HP's "bold" upcoming split poses "great risk" to the firm, according to a top Cisco exec.
At Cisco's Partner Summit in Montreal today, Cisco's senior vice president for worldwide sales Chuck Robbins (pictured) said his firm's channel is set to cash in when HP divides itself up.
In November, HP will split into a printer- and PC-focused company which will retain the HP Inc name, and an HP Enterprise arm which will specialise in hardware and services.
Cisco's Robbins said the division will take a while to happen, which could cause HP problems.

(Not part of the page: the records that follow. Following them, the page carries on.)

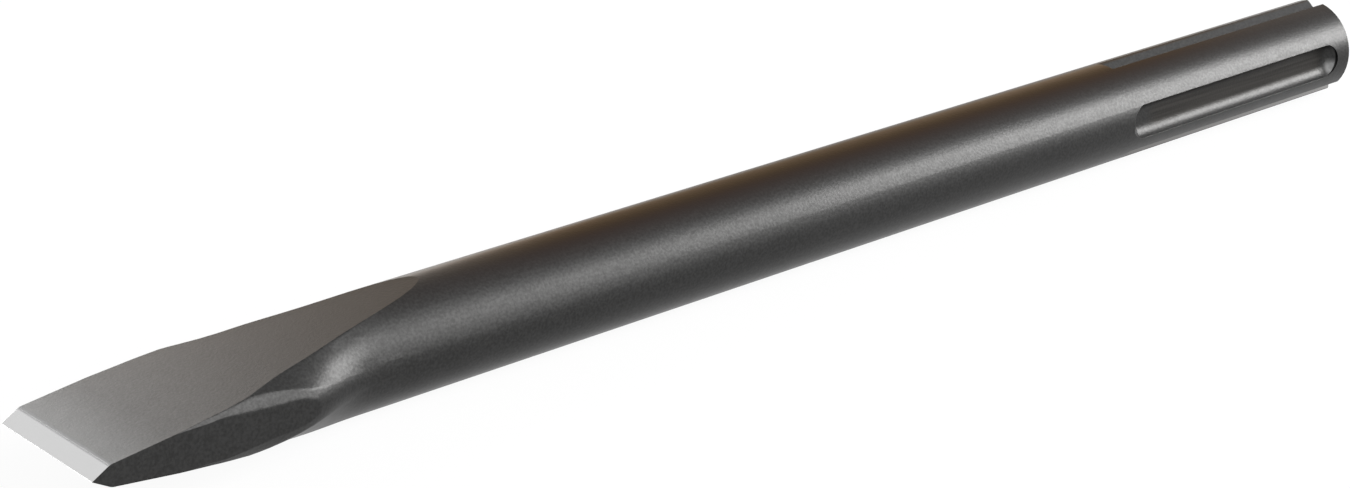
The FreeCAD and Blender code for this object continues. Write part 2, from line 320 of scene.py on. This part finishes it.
room = bpy.data.worlds.new("white room")
bpy.context.scene.world = room
room.use_nodes = True
air = room.node_tree
room_level = air.nodes.new("ShaderNodeMapRange")
room_level.inputs["To Min"].default_value = ROOM_LIGHT
room_level.inputs["To Max"].default_value = ROOM_SEEN
seen = any_ray(air, "Is Camera Ray", "Is Glossy Ray", "Is Transmission Ray")
air.links.new(seen, room_level.inputs["Value"])
air.links.new(room_level.outputs["Result"], air.nodes["Background"].inputs["Strength"])
air.nodes["Background"].inputs["Color"].default_value = WHITE


def softbox(name, at, towards, width, height, radiance):
    """A lamp that aims at a point on the bar's middle line, a distance from the striking face."""
    data = bpy.data.lights.new(name, "AREA")
    data.shape = "RECTANGLE"
    data.size = width
    data.size_y = height
    data.energy = radiance * width * height * math.pi
    lamp = bpy.data.objects.new(name, data)
    bpy.context.scene.collection.objects.link(lamp)
    lamp.location = at
    aim = Vector((towards, 0.0, 0.0)) - Vector(at)
    lamp.rotation_euler = aim.to_track_quat("-Z", "Y").to_euler()


softbox("front softbox", (-0.69, 0.515, 0.353), 0.03, 0.32, 0.42, 27.0)
softbox("front fill", (0.02, 0.515, 0.33), 0.20, 0.34, 0.80, 4.2)
softbox("back softbox", (0.150, -0.42, 0.29), 0.25, 0.13, 0.22, 6.0)
softbox("rear softbox", (0.10, -0.95, 0.16), MIDDLE[0], 1.0, 0.20, 3.6)
softbox("shank side softbox", (-1.25, -0.95, 0.26), 0.05, 0.6, 0.30, 1.0)
softbox("blade side softbox", (0.95, -0.90, 0.42), MIDDLE[0], 0.5, 0.40, 5.0)
softbox("camera side softbox", (0.95, 0.95, 0.35), MIDDLE[0], 0.5, 0.40, 5.0)


# The camera
# It stands in front of the blade's left side, a little above, and looks along the bar to the shank.
CAMERA_PLACE = (0.452742, 0.334317, 0.174747)
AZIMUTH = math.radians(139.292)
ELEVATION = math.radians(21.501)
ROLL = math.radians(-0.256)
LEVEL = math.radians(90.0)

camera_data = bpy.data.cameras.new("camera")
camera_data.sensor_fit = "HORIZONTAL"
camera_data.sensor_width = 36.0
camera_data.lens = 78.11
camera_data.clip_start = 0.01
camera = bpy.data.objects.new("camera", camera_data)
bpy.context.scene.collection.objects.link(camera)
turn = Euler((LEVEL - ELEVATION, 0.0, AZIMUTH)).to_matrix() @ Matrix.Rotation(ROLL, 3, "Z")
camera.matrix_world = Matrix.Translation(CAMERA_PLACE) @ turn.to_4x4()
bpy.context.scene.camera = camera
bpy.context.scene.view_settings.view_transform = "Standard"
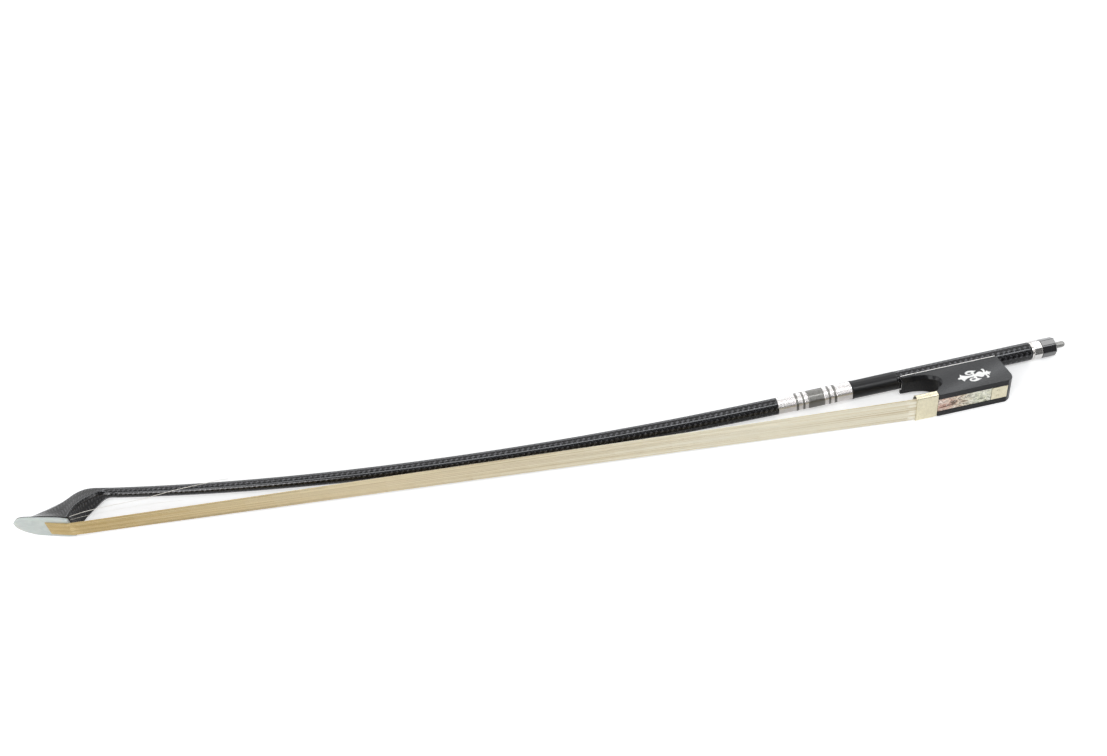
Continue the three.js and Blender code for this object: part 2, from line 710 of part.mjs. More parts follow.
function slideBase() {
  const low = -frogUnderside + pearlThickness + sleeveGap;
  return prismSolid(slideOutline(low, slideBaseTop, slideWidth / 2, slideWidth / 2 + dovetail - sleeveGap),
    slideFront, slideBack, alongX);
}

const pearlSlide = () => prismSolid(
  rectangle(-frogUnderside, -frogUnderside + pearlThickness, -slideWidth / 2, slideWidth / 2),
  slideFront, slideBack, alongX);

// Heel plate and its two pins, side by side
const heelPinX = heelPlateFront + heelPlateLength * 0.41;
const heelPinSides = [slideWidth * 0.23, -slideWidth * 0.23];
const heelPinTop = frogUnderside - heelPlateThickness - pinLength;

function heelPlate() {
  let plate = prismSolid(
    rectangle(-frogUnderside, -frogUnderside + heelPlateThickness, -slideWidth / 2, slideWidth / 2),
    heelPlateFront, heelPlateBack, alongX);
  heelPinSides.forEach((z) => {
    plate = plate.subtract(
      holeDown(heelPinX, pinDiameter + 2 * sleeveGap, heelPinTop, frogUnderside + overrun, z));
  });
  return plate;
}

// Cheek inlay: a lily in outline, as shares of its length from the crown and of its height
const stemShares = [
  [0, 0], [0.015, 0.05], [0.085, 0.09], [0.134, 0.333], [0.17, 0.21], [0.237, 0.14], [0.3, 0.1],
  [0.357, 0.08], [0.455, 0.075], [0.53, 0.1], [0.594, 0.16], [0.64, 0.235], [0.69, 0.25],
  [0.731, 0.22], [0.777, 0.11], [0.81, 0.09], [0.87, 0.13], [0.913, 0.206], [0.93, 0.075], [1, 0],
];
const petalShares = [
  [0.47, 0.05], [0.462, 0.15], [0.4, 0.15], [0.335, 0.17], [0.295, 0.23], [0.285, 0.31], [0.305, 0.4],
  [0.355, 0.47], [0.423, 0.5], [0.5, 0.47], [0.56, 0.425], [0.633, 0.385], [0.575, 0.33], [0.53, 0.26],
  [0.522, 0.06],
];
const petalEyeShares = [[0.34, 0.285], [0.375, 0.225], [0.44, 0.22], [0.482, 0.28], [0.44, 0.355], [0.375, 0.355]];
const curlShares = [
  [0.775, 0.06], [0.79, 0.14], [0.802, 0.23], [0.803, 0.31], [0.785, 0.36], [0.785, 0.4], [0.81, 0.43],
  [0.845, 0.42], [0.862, 0.35], [0.862, 0.25], [0.845, 0.15], [0.83, 0.06],
];

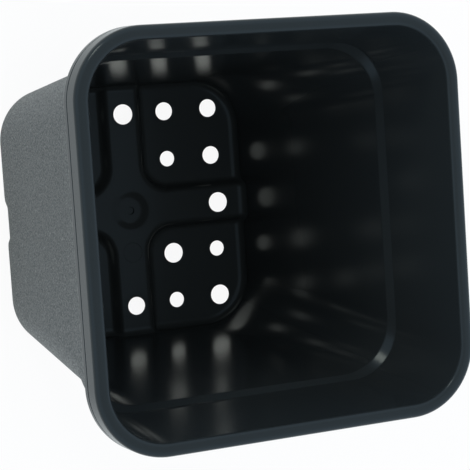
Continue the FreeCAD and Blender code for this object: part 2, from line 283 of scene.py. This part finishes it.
# %% Section of the wall
SECTION = np.array([
    # half, level, centre, rounding
    (FLOOR_EDGE, FLOOR_WALL, FLOOR_CENTRE, 0),
    (FLOOR_HALF, FLOOR_WALL, FLOOR_CENTRE, BASE_ROUNDING - WALL),
    (BODY_HALF, LEDGE_BOTTOM, BODY_CENTRE, LEDGE_ROUNDING),
    (COLLAR_HALF, LEDGE_TOP, COLLAR_CENTRE, LEDGE_ROUNDING),
    (LIP_HALF, HEIGHT, LIP_CENTRE, LIP_ROUNDING),
    (RIM_HALF, HEIGHT, LIP_CENTRE, RIM_ROUNDING),
    # a fine groove round the skirt: its upper edge, its bottom and its lower edge
    (RIM_HALF + 0.28, SKIRT_BOTTOM + 6, LIP_CENTRE, 0.3),
    (RIM_HALF - 0.6, SKIRT_BOTTOM + 5.5, LIP_CENTRE, 0.2),
    (RIM_HALF + 0.3, SKIRT_BOTTOM + 4.9, LIP_CENTRE, 0.3),
    # the lower edge of the skirt, then the hollow behind it
    (SKIRT_HALF, SKIRT_BOTTOM, LIP_CENTRE, SKIRT_ROUNDING),
    (SKIRT_HALF - SKIRT_WALL, SKIRT_BOTTOM, LIP_CENTRE, SKIRT_ROUNDING),
    (RIM_HALF - SKIRT_WALL, RIM_ROOF, LIP_CENTRE, 1.8),
    (ROOF_HALF, RIM_ROOF, LIP_CENTRE, 0.5),
    # down the outside to the ground
    (COLLAR_HALF + WALL, LEDGE_TOP, COLLAR_CENTRE, LEDGE_ROUNDING),
    (BODY_HALF + WALL, LEDGE_BOTTOM, BODY_CENTRE, LEDGE_ROUNDING),
    (BASE_HALF, 0, BASE_CENTRE, BASE_ROUNDING),
    (GROUND_EDGE, 0, BASE_CENTRE, 0),
])
# Corners of the section, counted from 0: the outside of the rim, and its roof at the collar.
RIM_CORNER, ROOF_CORNER = 5, 12
print(f"the section has {len(SECTION)} corners")

# %% Rows of the strip
ROW_GAP = 10


def filled_in(rows, gap):
    """Rows with more of them, evenly spaced, wherever two lie further apart than the gap."""
    span = np.hypot(*np.diff(rows[:, :2], axis=0).T)
    counts = np.maximum(np.ceil(span / gap), 1).astype(int)
    starts = np.repeat(np.arange(len(counts)), counts)
    steps = np.arange(counts.sum()) - np.repeat(np.cumsum(counts) - counts, counts)
    places = np.append(starts + steps / counts[starts], len(counts))
    return np.stack([np.interp(places, np.arange(len(rows)), column) for column in rows.T], 1)


line, places = rounded_line(SECTION[:, :2], SECTION[:, 3])
centres = np.interp(places, np.arange(len(SECTION)), SECTION[:, 2])
rows = filled_in(np.column_stack([line, centres, places]), ROW_GAP)
half, level, centre, place = rows.T[:, :, None]
print(f"the section has {len(rows)} rows")

# %% Columns of the strip
# A flat runs from -1 to 1 of its centre. Its columns are close together over the channel.
CHANNEL_SHARE, CHANNEL_COLUMNS = 0.38, 49
FLAT_SHARE, FLAT_COLUMNS = 0.96, 11
CORNER_PIECES = 24

fine = np.linspace(-CHANNEL_SHARE, CHANNEL_SHARE, CHANNEL_COLUMNS)
coarse = np.append(np.linspace(CHANNEL_SHARE, FLAT_SHARE, FLAT_COLUMNS)[1:], [0.99, 1])
flat = np.concatenate([-coarse[::-1], fine, coarse])
bends = np.linspace(0, math.pi / 2, CORNER_PIECES + 1)[1:-1]
COLUMN_SHARE = np.concatenate([flat, np.ones(len(bends))])
COLUMN_BEND = np.concatenate([np.zeros(len(flat)), bends])
print(f"one side and its corner have {len(COLUMN_SHARE)} columns")

# %% One side of the wall
LIFT_FULL, LIFT_GONE = 9, 60
LIFT_ROUNDS = 4


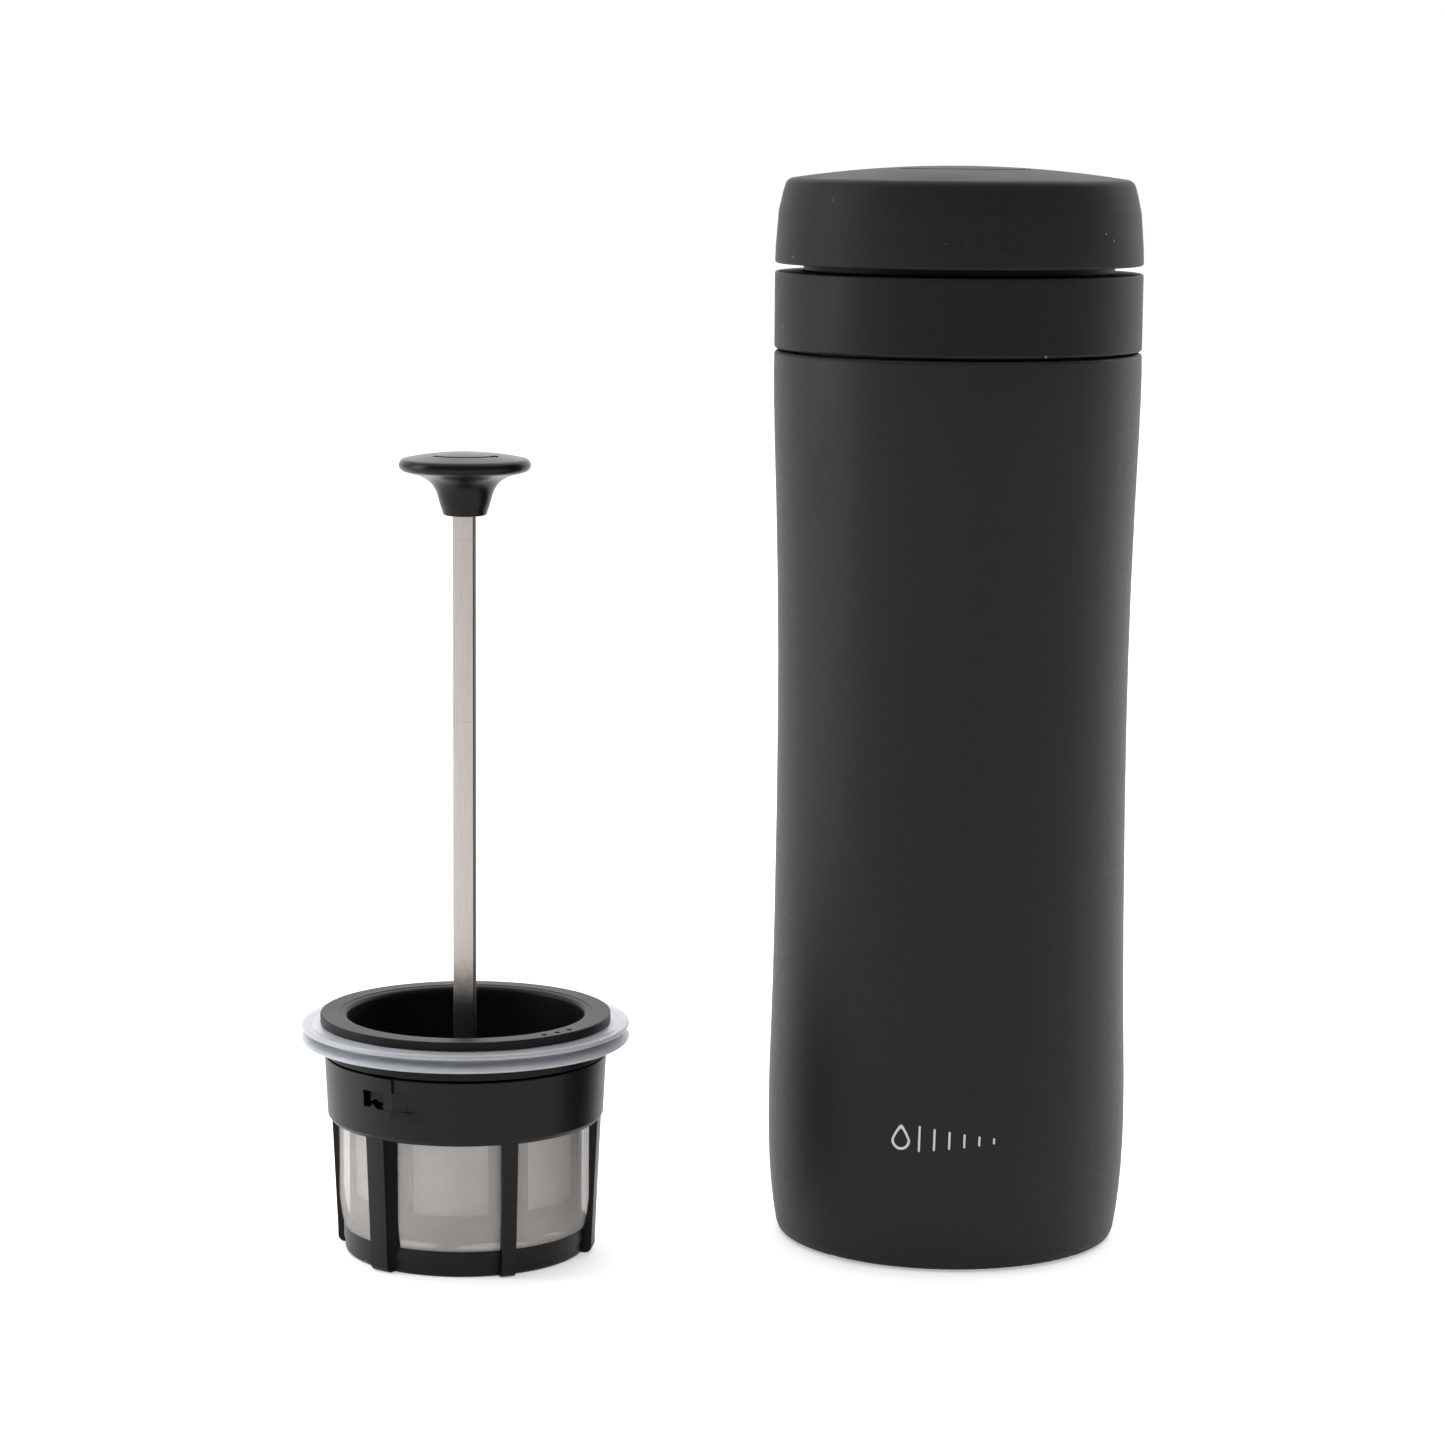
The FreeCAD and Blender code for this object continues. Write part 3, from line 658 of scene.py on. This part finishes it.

"Certainly, [the HP split] is a bold decision and what I see today, the market is moving so fast that when you make decisions around the structure of your business that can take a year to two years to actually execute, there is great risk," he told CRN in a Q&A session today.
He added that Cisco is paying close attention to the split – as it does to all the goings-on at its competitors.
"We will see how it goes, but we have seen it create more uncertainty in the market for them which has created opportunity for us and our partners," he said.
Robbins added that it is not just tech giants such as HP to which Cisco pays close attention, and said up-and-coming start-ups do not slip from its radar.
Yesterday in his keynote speech, Cisco chief executive John Chambers pointed to the likes of Uber and Netflix as start-ups that revolutionised their industries overnight and urged resellers to think like start-ups to succeed.
Robbins said tech start-ups are a threat to Cisco – as they are to all tech giants – but said Cisco's engineering team creates its own internal startup-style divisions in order to keep up with emerging technology.
"We always have a healthy paranoia about everything going on in the industry," he said.